>> BEGIN Entries supplied
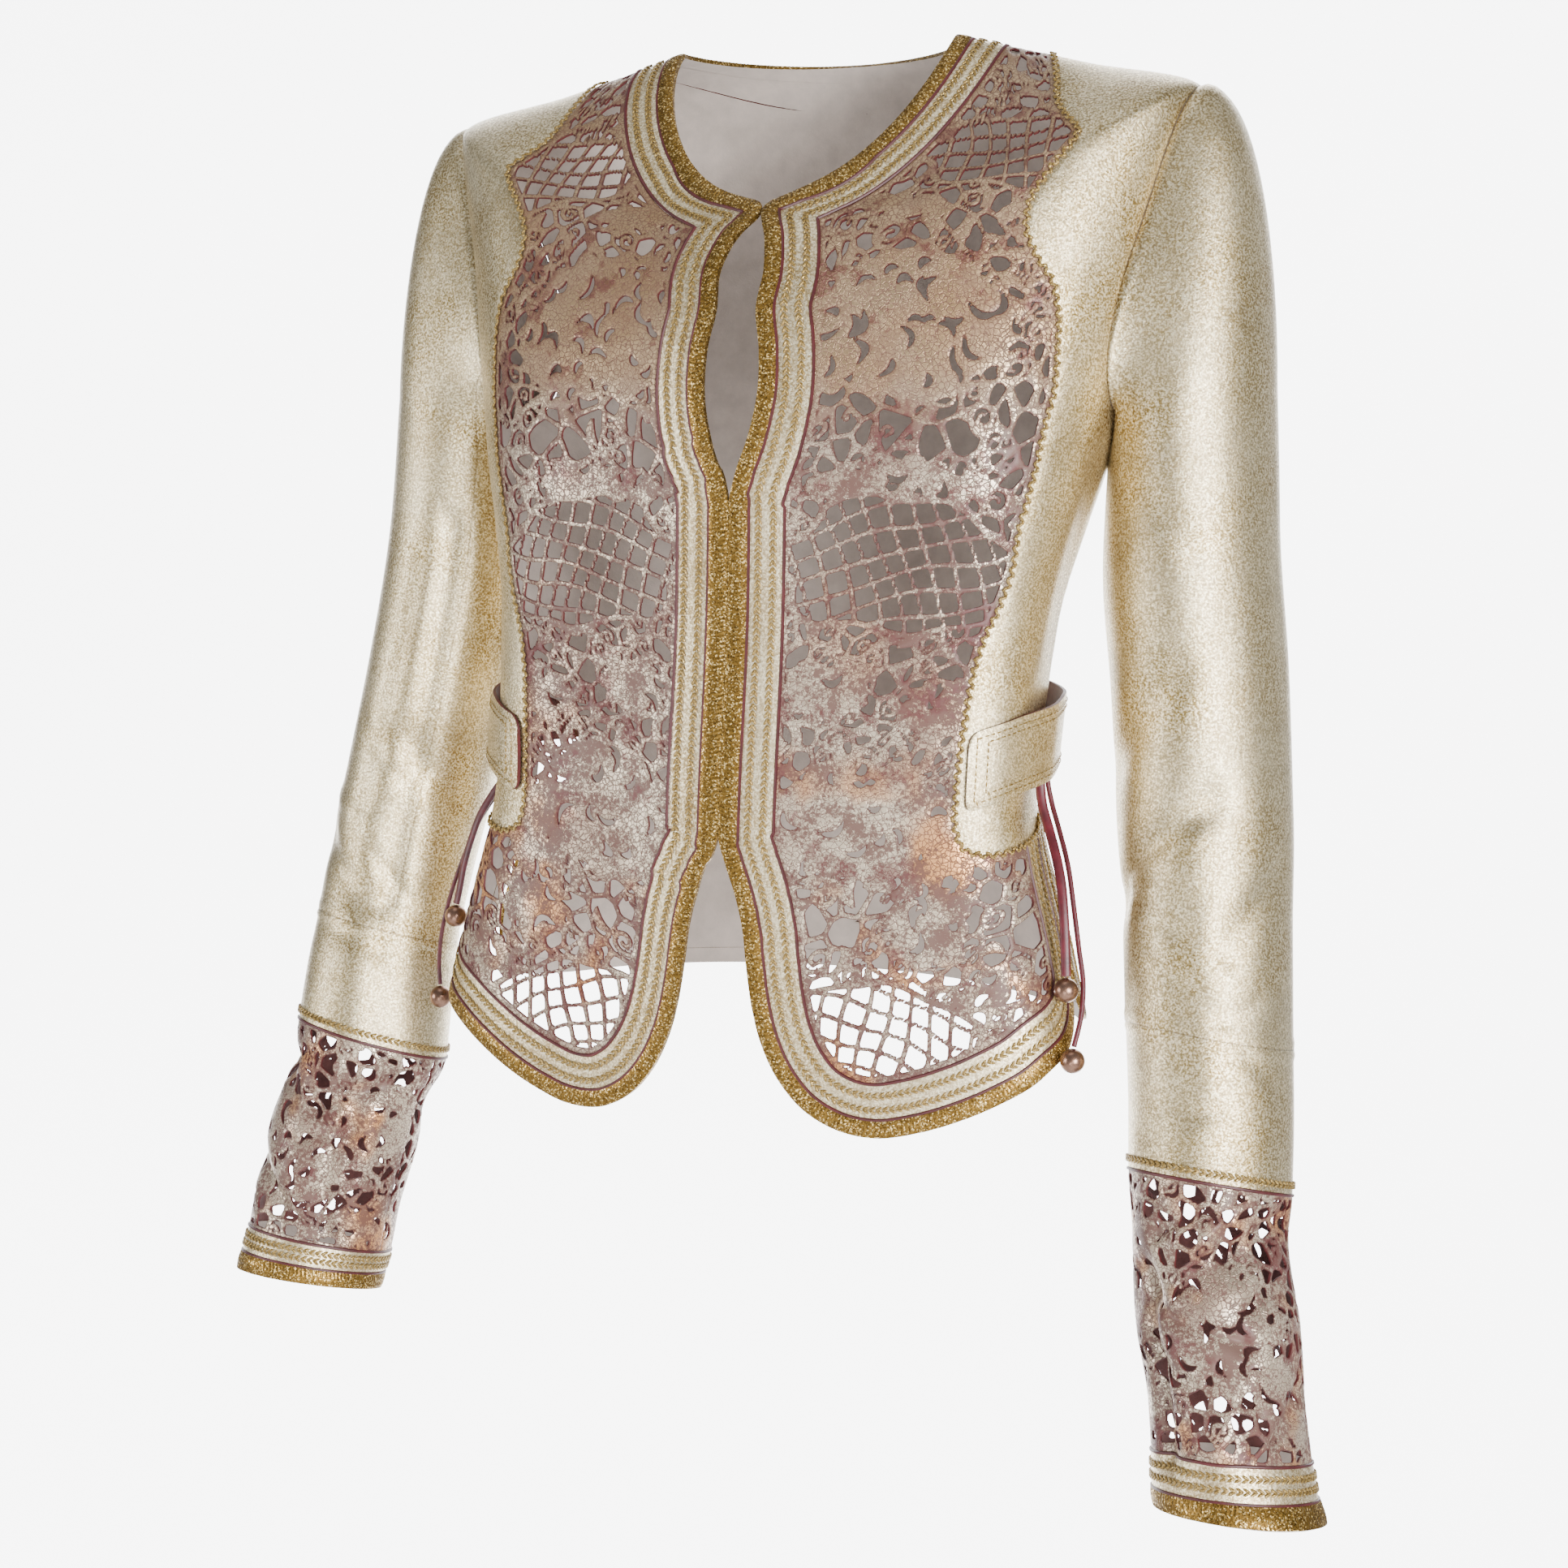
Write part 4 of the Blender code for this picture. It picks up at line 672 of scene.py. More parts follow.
def laceLook():
    # silver foil low on the piece, turned to bronze over the bust by painted shade on the upper part, copper patches
    # mostly at the hip, bare burgundy patches, and a burgundy line at each cut
    look, net, shader, place = newLook("crackled lace foil", 0.5, coat=0.12)
    height = net.add("SeparateXYZ", Vector=place)["Z"]
    # mask of painted shade: 0 below the bust, rising to 1 at the top of the lace
    high = net.add("MapRange", Value=height, FromMin=-0.185, FromMax=-0.155)[0]
    hip = net.add("MapRange", Value=height, FromMin=-0.30, FromMax=-0.36, ToMin=0.25, ToMax=0.95)[0]
    patches = net.noise(place, 17.0, 3.0, 0.6)
    bare = net.rise(net.noise(place, 42.0, 4.0, 0.7)["Fac"], 0.55, 0.62)
    foil = net.mix(net.rise(patches["Fac"], 0.42, 0.62), (0.62, 0.52, 0.39), (0.36, 0.26, 0.19))
    foil = net.mix(net.times(net.rise(patches["Color"], 0.52, 0.6), hip), foil, (0.62, 0.29, 0.11))
    # painted shade: the upper part of the foil darkened to bronze
    foil = net.mix(net.times(high, 0.75), foil, (0.34, 0.21, 0.095))
    worn = net.calc("SUBTRACT", 0.9, net.times(high, 0.5))
    out = net.use("crackle", Vector=place, Foil=foil, Under=(0.09, 0.03, 0.024), Amount=worn)
    near = net.add("Attribute", {"attribute_name": "near"})["Fac"]
    colour = net.mix(net.times(bare, 0.62), out["Color"], (0.1, 0.014, 0.018))
    colour = net.mix(net.times(net.fall(near, 0.18, 0.42), 0.75), colour, (0.07, 0.012, 0.01))
    net.put(shader["Base Color"], colour)
    net.put(shader["Roughness"], net.calc("ADD", net.times(out["Mask"], 0.3), 0.34))
    net.put(shader["Metallic"], net.calc("SUBTRACT", 0.7, net.times(out["Mask"], 0.5), clamp=True))
    net.bump(out["Height"], 0.6, 0.0004)
    return look


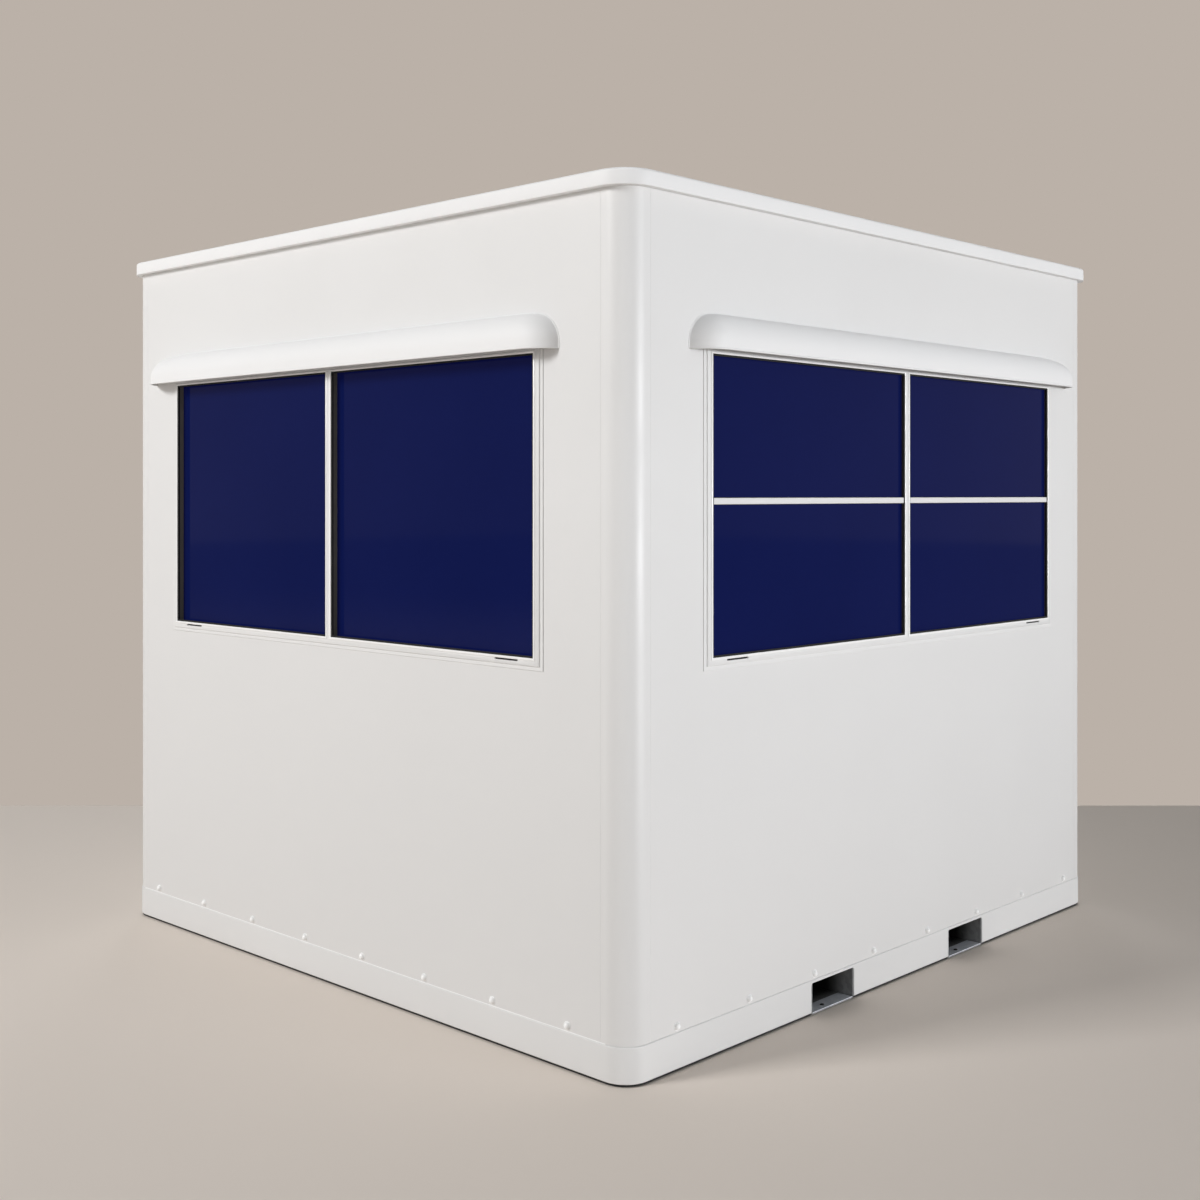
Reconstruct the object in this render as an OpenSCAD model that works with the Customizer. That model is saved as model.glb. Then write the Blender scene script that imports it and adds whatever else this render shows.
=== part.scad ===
// Portable office pod: a square steel-framed cabin with rounded corner posts, fixed
// windows under bowed hoods, a roof cap with a deep rim and a base with fork pockets.
// The origin is the middle of the pod on the ground. Front is -Y, right is +X.

/* [Body] */
// Width across the front, over the wall faces
body_w = 2480; // [1900:10:3600]
// Depth from front to rear, over the wall faces
body_d = 2570; // [1900:10:3600]
// Height from the ground to the top of the roof cap
body_h = 2400; // [2320:10:3200]
// Outer radius of the corner posts
corner_r = 76; // [40:1:90]
// Width of a corner post on each of its two faces
corner_leg = 92; // [90:1:140]
// Thickness of the wall panels
wall_t = 50; // [40:1:70]

/* [Base] */
// Height of the skirt channel
skirt_h = 103; // [80:1:140]
// How far the skirt stands out from the wall faces
skirt_proud = 2.5; // [0:0.5:10]
// Thickness of the skirt's web and flanges
skirt_t = 4; // [3:0.5:8]
// How far the skirt's inward flanges reach past the inner faces of the walls
skirt_flange = 10; // [6:1:40]
// Width of a fork pocket's cut-out in the skirt
pocket_w = 222; // [160:1:260]
// Distance between the middles of the two fork pockets
pocket_pitch = 772; // [500:1:1100]
// Wall thickness of the fork tubes
fork_tube_t = 4; // [3:0.5:8]
// Height of the floor joists
joist_h = 60; // [40:1:70]
// Width of the floor joists
joist_w = 50; // [40:1:80]
// Thickness of the floor boards
deck_t = 21; // [15:1:40]

/* [Roof] */
// Height of the roof cap's rim
cap_h = 45; // [36:1:90]
// Overhang of the roof cap beyond the wall faces
cap_over = 22; // [8:1:60]
// Outer radius of the roof cap's corners
cap_r = 98; // [60:1:140]
// Thickness of the roof cap's top skin
cap_skin = 4; // [2:0.5:8]
// Thickness of the roof panel under the cap
roof_t = 30; // [20:1:40]
// Thickness of the ceiling board
ceiling_t = 20; // [10:1:40]

/* [Windows] */
// Distance from the front right corner to the nearest glass, on the front and sides
window_near = 343; // [240:1:600]
// Distance from the glass to the far corner, on the front and sides
window_far = 305; // [240:1:600]
// Height of the glass's lower edge above the ground
sill_z = 1097; // [700:1:1300]
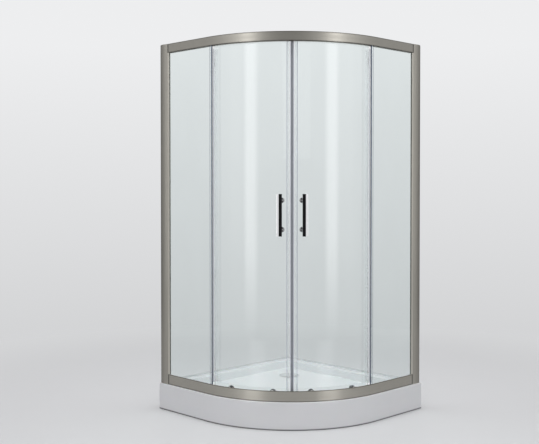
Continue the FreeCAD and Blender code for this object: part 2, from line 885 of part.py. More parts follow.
def hook_seal():
    low = bottom_rail_top + hook_end_distance
    high = top_rail_bottom - hook_end_distance
    edge = door_edge_angle()
    start = edge - turn(hook_clip_length, door_inset)
    clip = clip_band(start, edge + turn(seal_skin, door_inset), low, high)
    clip = clip.cut(door_glass())
    tip = pane_back + seal_skin + hook_tip_gap
    section = box_points(tip, door_inset - seal_skin, low, high)
    fin = arc_band(section, hook_angle(), hook_angle() + turn(fin_thickness, door_inset))
    return clip.fuse(fin).removeSplitter()


def magnet_seal():
    low = door_bottom_height + drip_clip_height + 1
    high = door_top_height
    start = turn(meeting_gap + magnet_width, door_inset)
    end = meeting_glass_angle() + turn(meeting_clip_length, door_inset)
    clip = clip_band(start, end, low, high)
    return clip.cut(door_glass())


def magnet_strip():
    low = door_bottom_height + drip_clip_height + 1
    high = door_top_height
    middle = door_inset + glass_thickness / 2
    section = box_points(middle - magnet_thickness / 2, middle + magnet_thickness / 2, low, high)
    return arc_band(section, turn(meeting_gap, door_inset), turn(meeting_gap + magnet_width, door_inset))


def drip_seal():
    low = door_bottom_height - seal_skin
    high = door_bottom_height + drip_clip_height
    start = turn(meeting_gap, door_inset)
    clip = clip_band(start, door_edge_angle(), low, high).cut(door_glass())
    wiper = box_points(door_inset, door_inset + 2 * seal_skin, rim_height + drip_floor_gap, low)
    return clip.fuse(arc_band(wiper, start, door_edge_angle())).removeSplitter()


# ---------------------------------------------------------------- rollers
def roller_axle(angle, height):
    """Turned boss on the outside of the glass, with the stud through it and the axle for the wheel."""
    boss = spindle(boss_radius, door_inset, door_inset - boss_thickness, stud_height(height))
    boss = rounded_rim(boss, door_inset - boss_thickness, boss_thickness / 2)
    stud = spindle(stud_radius, door_back + cap_seat_gap, door_inset, stud_height(height))
    wheel_outside = wheel_inset - wheel_width / 2 - side_float
    wheel_inside = wheel_inset + wheel_width / 2 + side_float
    axle = spindle(stud_radius, door_inset - boss_thickness / 2, wheel_outside, height)
    shoulder = spindle(axle_shoulder_radius, wheel_inside + axle_shoulder_length, wheel_inside, height)
    head = spindle(axle_head_radius, wheel_outside, wheel_outside - axle_head_height, height)
    return on_door(boss.fuse([stud, axle, shoulder, head]).removeSplitter(), angle)


def roller_axles():
    return Part.makeCompound([roller_axle(angle, height) for angle, height in roller_places()])


def roller_cap(angle, height):
    base = door_back + cap_seat_gap
    cap = spindle(cap_radius, base + cap_height, base, stud_height(height))
    cap = rounded_rim(cap, base + cap_height, cap_height / 3)
    return on_door(cap, angle)


def roller_caps():
    return Part.makeCompound([roller_cap(angle, height) for angle, height in roller_places()])


def wheel(angle, height):
    outside = wheel_inset - wheel_width / 2
    tyre = spindle(wheel_radius, outside + wheel_width, outside, height)
    tyre = rounded_rim(tyre, outside, wheel_groove)
    tyre = rounded_rim(tyre, outside + wheel_width, wheel_groove)
    bore = spindle(stud_radius + wheel_bore_gap, outside + wheel_width + 1, outside - 1, height)
    return on_door(tyre.cut(bore), angle)


# ---------------------------------------------------------------- handles
def bar_radius_inner():
    return front_radius - door_inset + bar_standoff


def handle_block(radius_from, radius_to, lateral_from, lateral_to):
    size = (radius_to - radius_from, lateral_to - lateral_from, handle_length)
    return Part.makeBox(*size, Vector(radius_from, lateral_from, handle_height - handle_length / 2))


def handle_bar():
    back = bar_radius_inner()
    front = back + bar_thickness
    bar = handle_block(back, front, post_to_bar_edge - bar_face_width, post_to_bar_edge)
    bar = bar.makeFillet(bar_edge_radius, bar.Edges)
    step = post_to_bar_edge - insert_width
    rebate = handle_block(front - insert_depth, front + 1, step, post_to_bar_edge + 1)
    return on_door(bar.cut(rebate), post_angle())


def handle_insert():
    front = bar_radius_inner() + bar_thickness
    insert = handle_block(front - insert_depth, front, post_to_bar_edge - insert_width, post_to_bar_edge)
    edges = [edge for edge in insert.Edges if edge.BoundBox.XMin > front - 1e-4]
    insert = insert.makeFillet(bar_edge_radius / 2, edges)
    return on_door(insert, post_angle())


def handle_posts():
    posts = []
    for height in post_heights():
        rosette = spindle(rosette_radius, door_inset, door_inset - rosette_thickness, height)
        rosette = rounded_rim(rosette, door_inset - rosette_thickness, rosette_thickness / 3)
        post = spindle(post_radius, door_back + cap_seat_gap, door_inset - bar_standoff, height)
        posts.append(on_door(rosette.fuse(post).removeSplitter(), post_angle()))
    return Part.makeCompound(posts)


def handle_knobs():
    knobs = []
    base = door_back + cap_seat_gap
    for height in post_heights():
        knob = spindle(knob_radius, base + knob_height, base, height)
        knob = rounded_rim(knob, base + knob_height, knob_height / 4)
        knobs.append(on_door(knob, post_angle()))
    return Part.makeCompound(knobs)


# ---------------------------------------------------------------- output
export("tray_shell", tray_shell())
export("tray_support_board", support_board())
export("tray_support_bars", support_bars())
export("tray_foot_pads", foot_pads())
export("tray_foot_rods", foot_rods())
export("tray_foot_nuts", foot_nuts())
export("waste_flange", waste_flange())
export("waste_cover", waste_cover())
export("waste_seal", waste_seal())
export("waste_body", waste_body())
export("waste_outlet", waste_outlet())
export("bottom_rail", bottom_rail())
export("top_rail", top_rail())
export("channel_caps", channel_caps())
export("jamb_screws", jamb_screws())
export("rail_end_blocks", end_blocks())
export("rail_screws", rail_screws())
export("door_stops", door_stops())
export_pair("wall_channel", wall_channel())
export_pair("jamb", jamb())
export_pair("fixed_pane", fixed_pane())
export_pair("glazing_gaskets", glazing_gaskets())
export_pair("strike_seal", strike_seal())
export_pair("door_glass", door_glass())
export_pair("hook_seal", hook_seal())
export_pair("magnet_seal", magnet_seal())
export_pair("magnet_strip", magnet_strip())
export_pair("drip_seal", drip_seal())
export_pair("handle_bar", handle_bar())
export_pair("handle_insert", handle_insert())
export_pair("handle_posts", handle_posts())
export_pair("handle_knobs", handle_knobs())
export_pair("roller_axles", roller_axles())
export_pair("roller_caps", roller_caps())
for row, height in (("bottom", bottom_axle_height), ("top", top_axle_height)):
    for place, angle in zip(("inner", "outer"), roller_angles()):
        export_pair(row + "_" + place + "_wheel", wheel(angle, height))
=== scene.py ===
"""Looks of a quadrant shower enclosure: its finishes, its fine parts and the studio round it.

Everything is in metres, in the frame of the packed model: the origin lies on the floor at the centre
of the square footprint, the two room walls are at X = -0.5 and Y = +0.5, and the curved front faces
+X and -Y.
"""
import json
import math

import bmesh
import bpy
from mathutils import Matrix, Vector


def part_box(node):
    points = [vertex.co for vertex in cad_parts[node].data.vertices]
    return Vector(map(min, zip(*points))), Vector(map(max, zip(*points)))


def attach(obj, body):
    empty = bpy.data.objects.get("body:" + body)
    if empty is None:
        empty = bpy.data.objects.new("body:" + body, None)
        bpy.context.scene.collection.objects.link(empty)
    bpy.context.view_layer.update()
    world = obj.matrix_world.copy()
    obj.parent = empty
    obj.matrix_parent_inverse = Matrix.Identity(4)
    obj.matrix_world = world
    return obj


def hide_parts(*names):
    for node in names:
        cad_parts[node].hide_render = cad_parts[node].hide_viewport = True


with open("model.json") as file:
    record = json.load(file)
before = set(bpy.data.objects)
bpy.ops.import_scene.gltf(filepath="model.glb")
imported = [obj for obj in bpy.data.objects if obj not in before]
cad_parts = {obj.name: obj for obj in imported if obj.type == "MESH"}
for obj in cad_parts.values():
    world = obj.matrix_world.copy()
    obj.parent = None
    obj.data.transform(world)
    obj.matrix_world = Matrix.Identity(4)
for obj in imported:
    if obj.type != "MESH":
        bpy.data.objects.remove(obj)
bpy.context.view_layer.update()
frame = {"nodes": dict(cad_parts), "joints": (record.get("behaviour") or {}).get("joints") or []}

bl_info = {
    "name": "Quadrant shower enclosure",
    "version": (1, 0, 0),
    "blender": (4, 5, 0),
    "location": "3D View > Sidebar > Shower",
    "description": "Finishes and fine parts of a quadrant shower enclosure, with a plain studio",
    "category": "Object",
}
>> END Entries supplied
◆ **Task goal**: Write out, word for word, the line containing "record = json.load(file)" and every line after it to the end of the data above.

◆ **Exercise result**:
    record = json.load(file)
before = set(bpy.data.objects)
bpy.ops.import_scene.gltf(filepath="model.glb")
imported = [obj for obj in bpy.data.objects if obj not in before]
cad_parts = {obj.name: obj for obj in imported if obj.type == "MESH"}
for obj in cad_parts.values():
    world = obj.matrix_world.copy()
    obj.parent = None
    obj.data.transform(world)
    obj.matrix_world = Matrix.Identity(4)
for obj in imported:
    if obj.type != "MESH":
        bpy.data.objects.remove(obj)
bpy.context.view_layer.update()
frame = {"nodes": dict(cad_parts), "joints": (record.get("behaviour") or {}).get("joints") or []}

bl_info = {
    "name": "Quadrant shower enclosure",
    "version": (1, 0, 0),
    "blender": (4, 5, 0),
    "location": "3D View > Sidebar > Shower",
    "description": "Finishes and fine parts of a quadrant shower enclosure, with a plain studio",
    "category": "Object",
}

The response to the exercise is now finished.